* BEGIN DATA PROVIDED *

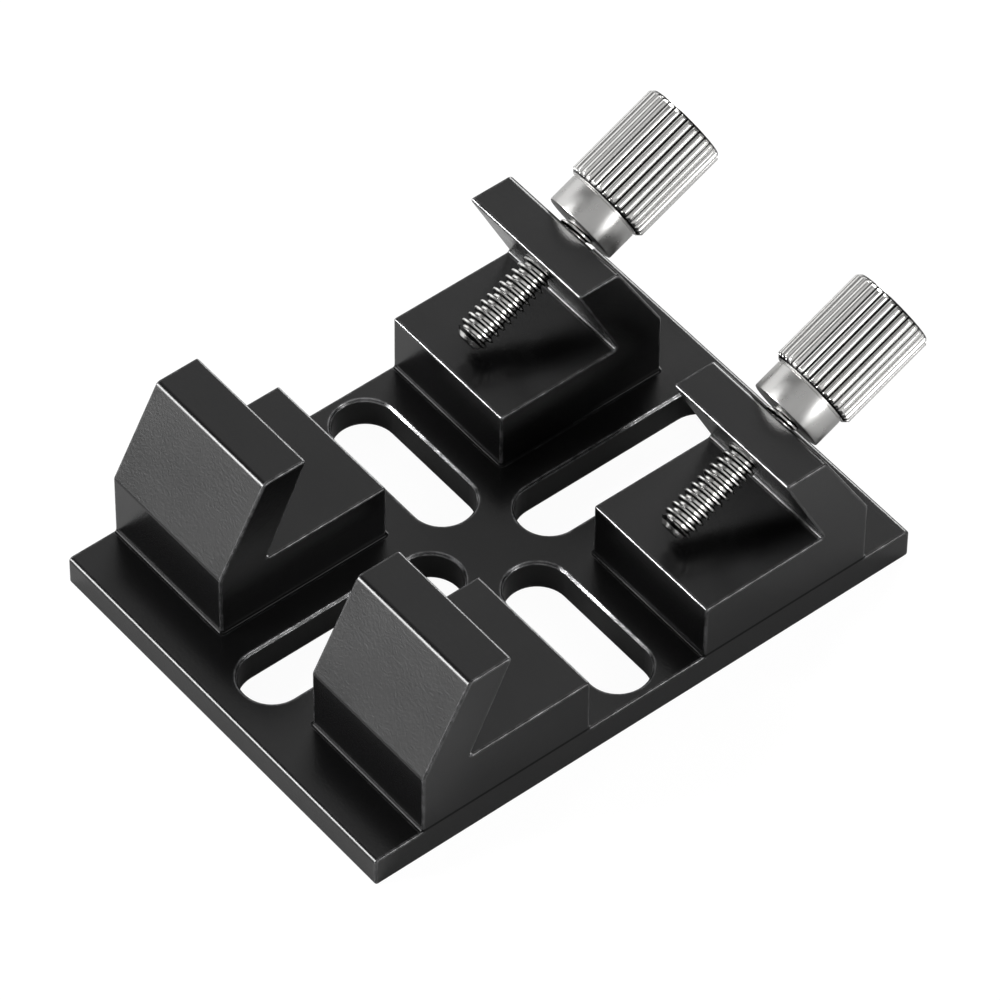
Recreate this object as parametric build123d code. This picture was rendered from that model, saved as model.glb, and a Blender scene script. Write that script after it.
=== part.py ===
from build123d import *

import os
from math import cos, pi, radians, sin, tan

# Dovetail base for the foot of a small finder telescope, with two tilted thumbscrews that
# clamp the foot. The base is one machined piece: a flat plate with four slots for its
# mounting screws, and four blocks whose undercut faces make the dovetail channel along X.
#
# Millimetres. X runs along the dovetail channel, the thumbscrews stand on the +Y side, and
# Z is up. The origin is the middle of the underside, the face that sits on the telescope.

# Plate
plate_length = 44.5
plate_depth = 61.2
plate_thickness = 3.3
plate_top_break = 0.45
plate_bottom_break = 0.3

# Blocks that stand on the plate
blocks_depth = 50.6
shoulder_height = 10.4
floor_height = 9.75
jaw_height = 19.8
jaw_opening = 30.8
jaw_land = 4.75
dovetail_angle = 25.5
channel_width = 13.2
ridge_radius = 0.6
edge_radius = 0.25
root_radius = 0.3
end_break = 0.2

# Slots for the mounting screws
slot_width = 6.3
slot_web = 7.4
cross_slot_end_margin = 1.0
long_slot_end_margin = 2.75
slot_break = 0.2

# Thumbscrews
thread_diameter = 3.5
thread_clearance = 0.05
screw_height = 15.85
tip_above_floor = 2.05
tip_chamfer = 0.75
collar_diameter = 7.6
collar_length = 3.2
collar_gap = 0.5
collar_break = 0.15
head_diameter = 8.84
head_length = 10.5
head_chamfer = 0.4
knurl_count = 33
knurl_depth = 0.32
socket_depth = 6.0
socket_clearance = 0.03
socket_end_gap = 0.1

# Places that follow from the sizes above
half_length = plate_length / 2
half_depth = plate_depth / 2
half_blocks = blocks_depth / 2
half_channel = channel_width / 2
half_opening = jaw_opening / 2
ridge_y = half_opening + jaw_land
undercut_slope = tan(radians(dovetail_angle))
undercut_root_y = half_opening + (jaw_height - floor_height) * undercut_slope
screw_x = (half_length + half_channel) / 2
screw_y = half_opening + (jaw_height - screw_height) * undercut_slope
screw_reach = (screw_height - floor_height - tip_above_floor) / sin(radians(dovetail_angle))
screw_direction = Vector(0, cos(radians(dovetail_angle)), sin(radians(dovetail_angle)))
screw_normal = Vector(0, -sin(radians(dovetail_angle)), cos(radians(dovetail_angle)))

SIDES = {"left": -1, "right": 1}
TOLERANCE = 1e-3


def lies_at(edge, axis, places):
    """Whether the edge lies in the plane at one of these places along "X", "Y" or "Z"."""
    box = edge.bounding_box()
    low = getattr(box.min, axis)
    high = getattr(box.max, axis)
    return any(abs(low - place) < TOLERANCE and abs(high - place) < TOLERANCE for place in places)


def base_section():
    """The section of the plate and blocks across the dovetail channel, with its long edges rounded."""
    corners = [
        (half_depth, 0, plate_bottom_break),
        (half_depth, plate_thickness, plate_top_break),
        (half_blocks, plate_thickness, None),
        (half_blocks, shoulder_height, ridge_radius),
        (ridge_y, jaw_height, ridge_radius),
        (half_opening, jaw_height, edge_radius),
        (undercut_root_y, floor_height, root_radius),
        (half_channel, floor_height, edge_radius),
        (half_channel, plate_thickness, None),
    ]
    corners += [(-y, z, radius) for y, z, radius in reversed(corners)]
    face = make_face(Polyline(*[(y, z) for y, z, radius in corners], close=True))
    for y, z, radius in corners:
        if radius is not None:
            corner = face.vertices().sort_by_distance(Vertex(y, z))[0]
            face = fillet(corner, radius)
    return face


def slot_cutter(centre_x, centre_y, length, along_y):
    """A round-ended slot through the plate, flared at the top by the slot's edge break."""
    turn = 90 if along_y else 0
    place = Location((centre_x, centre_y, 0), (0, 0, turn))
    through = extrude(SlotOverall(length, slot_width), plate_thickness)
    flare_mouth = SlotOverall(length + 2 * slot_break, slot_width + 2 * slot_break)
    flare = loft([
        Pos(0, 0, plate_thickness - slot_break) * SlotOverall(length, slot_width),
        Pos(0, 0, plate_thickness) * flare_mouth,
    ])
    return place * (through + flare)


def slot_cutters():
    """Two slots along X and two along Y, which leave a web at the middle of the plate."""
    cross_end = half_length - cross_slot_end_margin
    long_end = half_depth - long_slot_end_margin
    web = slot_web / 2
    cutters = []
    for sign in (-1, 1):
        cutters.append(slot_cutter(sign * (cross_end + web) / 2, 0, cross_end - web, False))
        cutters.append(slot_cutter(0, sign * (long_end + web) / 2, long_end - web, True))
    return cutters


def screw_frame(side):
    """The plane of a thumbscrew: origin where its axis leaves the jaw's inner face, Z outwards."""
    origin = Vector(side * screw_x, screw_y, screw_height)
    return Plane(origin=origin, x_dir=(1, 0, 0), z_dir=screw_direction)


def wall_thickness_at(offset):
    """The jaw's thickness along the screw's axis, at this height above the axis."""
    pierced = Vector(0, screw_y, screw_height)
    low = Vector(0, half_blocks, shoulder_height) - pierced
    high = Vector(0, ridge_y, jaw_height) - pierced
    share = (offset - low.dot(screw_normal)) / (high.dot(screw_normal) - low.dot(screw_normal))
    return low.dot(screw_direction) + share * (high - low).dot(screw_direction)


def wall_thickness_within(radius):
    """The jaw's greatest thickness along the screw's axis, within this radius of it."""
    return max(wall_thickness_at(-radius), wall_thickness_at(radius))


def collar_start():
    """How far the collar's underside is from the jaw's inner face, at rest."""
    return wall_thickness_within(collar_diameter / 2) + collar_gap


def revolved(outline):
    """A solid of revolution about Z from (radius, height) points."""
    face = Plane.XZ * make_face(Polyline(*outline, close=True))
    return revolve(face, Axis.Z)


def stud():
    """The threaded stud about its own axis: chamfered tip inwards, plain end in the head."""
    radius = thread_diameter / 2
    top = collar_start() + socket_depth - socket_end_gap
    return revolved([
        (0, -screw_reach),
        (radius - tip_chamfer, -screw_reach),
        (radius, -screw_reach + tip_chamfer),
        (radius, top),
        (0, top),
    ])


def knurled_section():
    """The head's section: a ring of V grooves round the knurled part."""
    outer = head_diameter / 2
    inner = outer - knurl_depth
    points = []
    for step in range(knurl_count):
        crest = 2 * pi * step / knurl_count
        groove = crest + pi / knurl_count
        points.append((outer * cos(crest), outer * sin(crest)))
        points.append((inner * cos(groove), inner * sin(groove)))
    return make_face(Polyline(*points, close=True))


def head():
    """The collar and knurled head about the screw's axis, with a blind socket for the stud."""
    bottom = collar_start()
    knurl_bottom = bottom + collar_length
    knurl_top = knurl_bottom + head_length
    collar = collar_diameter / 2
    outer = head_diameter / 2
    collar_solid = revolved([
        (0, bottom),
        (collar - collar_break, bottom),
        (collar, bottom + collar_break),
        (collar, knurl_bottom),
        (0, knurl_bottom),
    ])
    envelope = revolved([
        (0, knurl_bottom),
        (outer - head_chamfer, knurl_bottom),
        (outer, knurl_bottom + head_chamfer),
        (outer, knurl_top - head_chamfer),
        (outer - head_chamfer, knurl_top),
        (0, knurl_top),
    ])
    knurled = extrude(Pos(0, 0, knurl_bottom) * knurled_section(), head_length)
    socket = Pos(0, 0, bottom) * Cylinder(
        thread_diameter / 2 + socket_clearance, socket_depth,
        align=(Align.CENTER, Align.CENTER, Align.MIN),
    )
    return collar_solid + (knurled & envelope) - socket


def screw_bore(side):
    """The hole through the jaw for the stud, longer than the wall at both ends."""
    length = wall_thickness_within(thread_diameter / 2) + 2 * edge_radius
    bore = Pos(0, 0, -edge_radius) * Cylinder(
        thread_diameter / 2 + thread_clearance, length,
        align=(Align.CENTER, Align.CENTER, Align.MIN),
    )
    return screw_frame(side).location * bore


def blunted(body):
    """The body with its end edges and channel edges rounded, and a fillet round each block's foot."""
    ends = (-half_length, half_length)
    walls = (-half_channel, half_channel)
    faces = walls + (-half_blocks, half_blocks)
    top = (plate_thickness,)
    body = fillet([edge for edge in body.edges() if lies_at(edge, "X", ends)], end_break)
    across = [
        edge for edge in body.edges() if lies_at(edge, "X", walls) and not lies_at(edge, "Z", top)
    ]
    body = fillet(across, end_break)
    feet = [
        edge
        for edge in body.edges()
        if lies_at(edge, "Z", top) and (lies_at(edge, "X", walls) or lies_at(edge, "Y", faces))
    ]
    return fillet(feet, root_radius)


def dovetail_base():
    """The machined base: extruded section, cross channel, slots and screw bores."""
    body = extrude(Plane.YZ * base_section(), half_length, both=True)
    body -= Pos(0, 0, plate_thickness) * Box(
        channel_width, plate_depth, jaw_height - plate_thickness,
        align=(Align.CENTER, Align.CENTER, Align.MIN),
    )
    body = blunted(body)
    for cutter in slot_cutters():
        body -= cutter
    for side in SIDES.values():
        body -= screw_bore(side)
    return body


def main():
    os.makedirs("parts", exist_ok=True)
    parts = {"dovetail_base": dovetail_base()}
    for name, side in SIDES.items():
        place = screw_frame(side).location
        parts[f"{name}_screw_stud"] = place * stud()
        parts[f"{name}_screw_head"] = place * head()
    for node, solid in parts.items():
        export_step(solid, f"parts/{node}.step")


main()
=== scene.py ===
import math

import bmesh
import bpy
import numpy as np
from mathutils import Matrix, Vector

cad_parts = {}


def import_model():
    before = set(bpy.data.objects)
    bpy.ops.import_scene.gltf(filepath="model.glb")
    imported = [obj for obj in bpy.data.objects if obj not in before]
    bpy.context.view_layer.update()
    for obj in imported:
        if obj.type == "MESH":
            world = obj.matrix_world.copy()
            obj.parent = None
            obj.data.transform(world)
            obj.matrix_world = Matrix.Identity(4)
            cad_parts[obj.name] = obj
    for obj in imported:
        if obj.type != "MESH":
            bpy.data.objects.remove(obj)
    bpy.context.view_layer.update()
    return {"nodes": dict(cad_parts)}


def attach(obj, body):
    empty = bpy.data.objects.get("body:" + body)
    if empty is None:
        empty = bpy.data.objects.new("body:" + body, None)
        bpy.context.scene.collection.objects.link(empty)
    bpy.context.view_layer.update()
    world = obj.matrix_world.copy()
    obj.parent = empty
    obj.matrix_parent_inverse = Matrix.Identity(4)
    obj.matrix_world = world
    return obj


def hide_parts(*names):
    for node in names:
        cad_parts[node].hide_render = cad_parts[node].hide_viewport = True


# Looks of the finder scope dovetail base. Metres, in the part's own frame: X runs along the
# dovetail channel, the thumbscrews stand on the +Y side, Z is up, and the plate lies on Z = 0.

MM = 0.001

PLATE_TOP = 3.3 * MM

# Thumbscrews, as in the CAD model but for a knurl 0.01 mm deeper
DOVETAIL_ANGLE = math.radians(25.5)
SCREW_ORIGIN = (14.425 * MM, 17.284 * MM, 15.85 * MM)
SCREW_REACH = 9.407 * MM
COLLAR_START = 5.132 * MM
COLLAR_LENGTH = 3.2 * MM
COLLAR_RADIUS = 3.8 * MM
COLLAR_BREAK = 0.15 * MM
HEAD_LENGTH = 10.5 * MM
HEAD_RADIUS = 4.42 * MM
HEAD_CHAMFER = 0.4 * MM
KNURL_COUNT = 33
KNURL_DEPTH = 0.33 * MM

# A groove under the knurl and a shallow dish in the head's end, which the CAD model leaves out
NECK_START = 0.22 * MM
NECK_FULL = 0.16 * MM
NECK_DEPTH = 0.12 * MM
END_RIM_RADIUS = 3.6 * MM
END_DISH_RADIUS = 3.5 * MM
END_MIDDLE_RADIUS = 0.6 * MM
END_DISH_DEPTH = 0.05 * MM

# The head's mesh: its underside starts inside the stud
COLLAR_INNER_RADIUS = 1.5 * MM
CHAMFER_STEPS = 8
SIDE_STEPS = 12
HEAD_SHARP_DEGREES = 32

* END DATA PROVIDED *

• **WORK REQUIRED**
Within the material above, extract exactly the lines that start at the line containing "return body" and stop after the line containing "obj.data.transform(world)", and only those.

• **RESPONSE TO THE TASK**
    return body


def main():
    os.makedirs("parts", exist_ok=True)
    parts = {"dovetail_base": dovetail_base()}
    for name, side in SIDES.items():
        place = screw_frame(side).location
        parts[f"{name}_screw_stud"] = place * stud()
        parts[f"{name}_screw_head"] = place * head()
    for node, solid in parts.items():
        export_step(solid, f"parts/{node}.step")


main()
=== scene.py ===
import math

import bmesh
import bpy
import numpy as np
from mathutils import Matrix, Vector

cad_parts = {}


def import_model():
    before = set(bpy.data.objects)
    bpy.ops.import_scene.gltf(filepath="model.glb")
    imported = [obj for obj in bpy.data.objects if obj not in before]
    bpy.context.view_layer.update()
    for obj in imported:
        if obj.type == "MESH":
            world = obj.matrix_world.copy()
            obj.parent = None
            obj.data.transform(world)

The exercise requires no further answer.